Lastly, financial factors like salary expectations and the cost of education can also influence your decision. While Nurse Practitioners generally earn higher salaries, the educational pathway is longer and can be more expensive.

Both career paths offer rewarding opportunities to make a meaningful impact on patient care. Your choice will ultimately depend on your personal preferences, career goals, and the level of responsibility and autonomy you desire.


Making a well-informed decision between becoming a Registered Nurse or a Nurse Practitioner requires thorough research. Here are some trusted resources that can help you delve deeper into each career:

American Nurses Association (ANA): Offers comprehensive information on the nursing profession, including licensure and education.

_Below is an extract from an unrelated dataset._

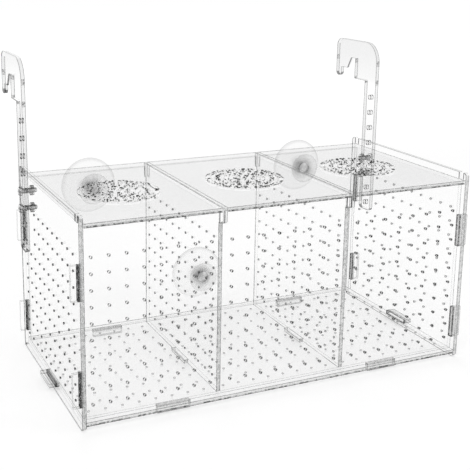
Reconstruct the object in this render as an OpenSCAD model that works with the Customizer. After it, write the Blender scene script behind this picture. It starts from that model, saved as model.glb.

American Association of Nurse Practitioners (AANP): Provides resources specifically focused on Nurse Practitioners, including career paths and educational programs.

National Council of State Boards of Nursing (NCSBN): Provides details on licensure requirements for both RNs and NPs, including information on the NCLEX-RN exam.

U.S. Bureau of Labor Statistics: Provides the most current data on salary and job outlook for both professions.

Nursing Journals: Journals like the “American Journal of Nursing” or “Journal of the American Association of Nurse Practitioners” offer scholarly articles that can give you a deeper understanding of each field.

Online Forums and Communities: Websites like AllNurses.com offer insights from people who are already in the field. These can provide a ‘real-world’ perspective that you might not find elsewhere.

By tapping into these resources, you can gain a holistic understanding of what each career entails and make a decision that aligns with your personal and professional goals.


Choosing between a career as a Registered Nurse or a Nurse Practitioner is a significant decision that will shape your future in healthcare. Both paths offer rewarding opportunities to impact patients’ lives, but they differ substantially in terms of educational requirements, scope of practice, earning potential, and job responsibilities.

Registered Nurses are often the backbone of direct patient care in various healthcare settings, focusing on carrying out medical regimens prescribed by physicians. Nurse Practitioners, on the other hand, have the ability to diagnose and treat patients, often serving as primary care providers with a higher degree of autonomy.

Your choice between the two will hinge on multiple factors, such as your educational aspirations, the level of autonomy you seek in your professional life, and your long-term career goals. Regardless of which path you choose, you’re entering a field that offers both personal and professional fulfillment.